Psychonauts tells the tale of Raz, a kid honing his mental abilities at a psychic summer camp. He unearths a nefarious plot to steal the powerful brains of his fellow campers; stopping the evil-doers requires that he journey through the minds of those around him. Most of the levels take place in these minds.
By the time Psychonauts gets to “The Milkman Conspiracy,” the depth of this premise is not yet plumbed. Most of the earlier stages are training missions through the carefully conditioned psyches of the counselors, who only reveal their true selves in small, accidental doses. One level, in the thoughts of a lungfish, is a simple area fit for the simple brain of an animal. But Boyd Cooper is a man, a demented security guard, and not the least bit psychic. When you enter his mind to start “The Milkman Conspiracy,” the whole thing’s all Boyd, with nothing hidden or pruned.
So begins what may be the first great example of game environment as characterization. Boyd’s paranoia warps a mellow ’50s suburbia so that, somehow, the neighborhood itself is staring at him. The hydrants and mailboxes that would be incidental detail in any other game reveal hidden cameras and watching eyes. Raz is searching for the Milkman, and the G-Men that populate the mindscape do the same. They’re impersonating Boyd’s neighbors, but their imitations are pathetic. Boyd can see right through them. Who are they working for?
Aspects of Boyd’s world are presented as Figments. These are crayon drawings that symbolize Boyd’s incomplete thoughts—say, a translucent neighbor, or a chair—and can be collected for use as currency. In any other game, these would be meaningless scattered widgets. In “The Milkman Conspiracy,” they’re people and things that likely have a basis in reality but were too peripheral to gain the full attention of a preoccupied security guard.
Figments are probably the most interesting (and most often ignored) aspect of Psychonauts. In most of the game’s contemporaries, having a collectible that was even context-appropriate to the scene was too tall an order. (For example, Devil May Cry 3, another 2005 title, was content to have the player gather colored balls.) Figments work much harder. They unify the otherwise disparate visual styles of the mindscapes, since they’re drawn the same way everywhere. But while they’re consistent in style, they’re also unique to each level—thoughts specific to the brain that thought them. And they’re most effective in “The Milkman Conspiracy,” where they add a distant feeling of normalcy—a laughing child here, a potted plant there—to an otherwise twisted scene. They are vestiges of sanity on the fringes of delusion.

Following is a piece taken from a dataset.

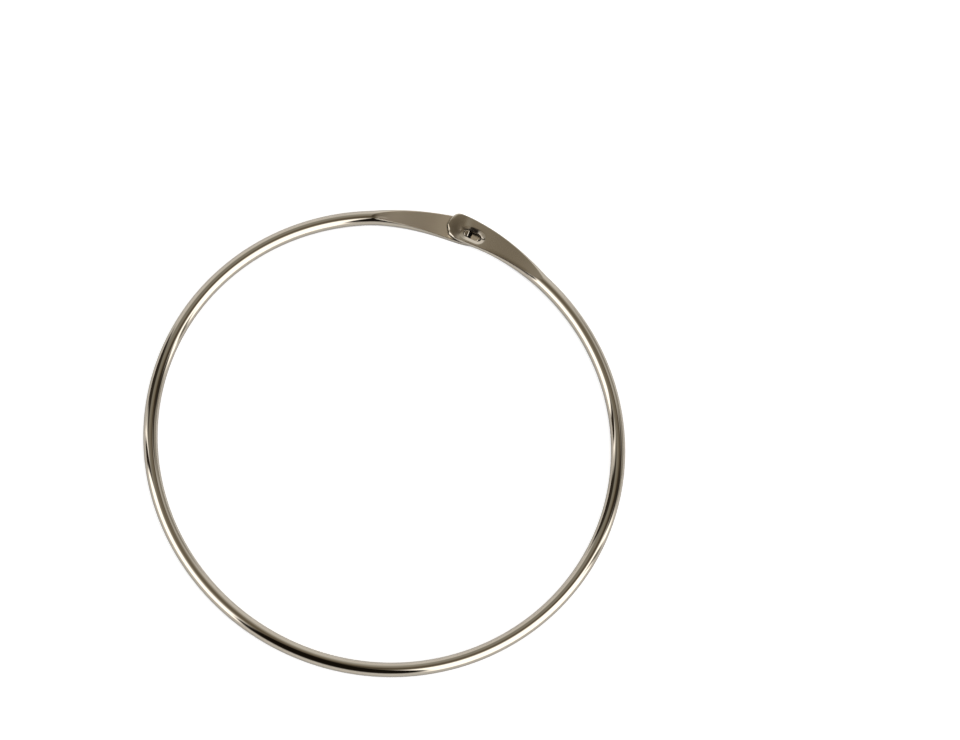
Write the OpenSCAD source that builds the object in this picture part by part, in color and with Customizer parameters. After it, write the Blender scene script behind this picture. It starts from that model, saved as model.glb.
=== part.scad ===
// Large spring key ring: one length of round wire bent into a circle, both ends pressed flat.
// The flat ends lap over each other. A tongue on the lower end stands in the eye of the upper one.
// Millimetres, +Z up. The origin is the ring's centre, on the plane that the wire rests on.
// The clasp is on +Y. Lengths along the wire are counted from the eye, clockwise positive.

/* [Wire ring] */
// Diameter of the round wire
wire_d = 3.2; // [2.8:0.1:3.6]
// Clear diameter inside the ring
inner_d = 101.6; // [80:0.2:130]

/* [Pressed ends] */
// Thickness of both flat ends at their tips
blade_t = 1.25; // [1:0.05:1.4]
// Length of the upper end, from the start of its flat to its tip
upper_len = 24.8; // [22:0.1:30]
// Length of the lower end, from the start of its flat to its tip
lower_len = 25.5; // [22:0.1:30]
// How far the two tips pass each other
overlap = 8.1; // [7.8:0.1:9]
// How far the upper end's outer edge spreads past the round wire
upper_outer_spread = 2.75; // [2:0.05:3.2]
// How far the upper end's inner edge spreads past the round wire
upper_inner_spread = 1.15; // [0.9:0.05:1.8]
// How far the lower end's outer edge spreads past the round wire
lower_outer_spread = 2.7; // [2:0.05:3.2]
// How far the lower end's inner edge spreads past the round wire
lower_inner_spread = 1.15; // [0.9:0.05:1.8]
// Air between the two lapped ends
lap_gap = 0.08; // [0.05:0.01:0.15]

/* [Tips] */
// How far the outer corner is rounded off at the very tip
tip_outer_drop = 3.65; // [3:0.05:4]
// Length over which the rounding of the outer corner fades
tip_outer_fade = 0.62; // [0.4:0.02:0.8]
// How far the inner edge sweeps in at the very tip
tip_inner_drop = 2; // [1.4:0.05:2.2]
// Length over which the sweep of the inner edge fades
tip_inner_fade = 1.95; // [1.5:0.05:2.2]
// How far the inner corner is clipped at the very tip
tip_clip_drop = 1.33; // [0.9:0.01:1.5]
// Length of the clip at the inner corner
tip_clip_len = 0.9; // [0.6:0.05:1.1]

/* [Eye in the upper end] */
// Distance from the upper tip to the middle of the eye
eye_back = 6.05; // [5.8:0.05:6.3]
// Length of the eye's opening along the wire
eye_len = 4.3; // [3.9:0.05:4.5]
// Width of the eye's opening
eye_w = 1.7; // [1.4:0.05:1.9]
// Distance from the wire's centre line to the middle of the eye, outwards
eye_offset = 0.05; // [-0.1:0.05:0.3]
// Width of the sunk lip round the eye
lip_w = 0.85; // [0.5:0.05:0.95]
// Depth of the sunk lip
lip_depth = 0.5; // [0.3:0.05:0.6]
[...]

By their nature, the Figments also add to what the player knows about Boyd. His paranoia is everywhere. The reasons for his mindset and the consequences of it, both real and imagined, are all in there as well, relating stories of Boyd’s past. It’s worth noting that in the “real world,” you don’t say more than a few words to this man. But by scouring his level, you end up learning everything about him.
“The Milkman Conspiracy” is, in part, a maze where ammo and health is tucked away. It’s also a scene where a hilarious mystery unfolds. These things are not overly ambitious (though the writing of the mystery is quite good, and there isn’t a single crate in the entire thing). But it’s also a character, and since games are so much better at simulating interactions with environments than with people, it builds a compelling relationship between the player and that character.
This was an important trick for games to learn, and was used with even greater success in 2007’s Portal and 2011’s Portal 2. Not coincidentally, Wolpaw had a significant hand in both of these works. There happens to be a crate in Portal, but that’s a different trick for another time.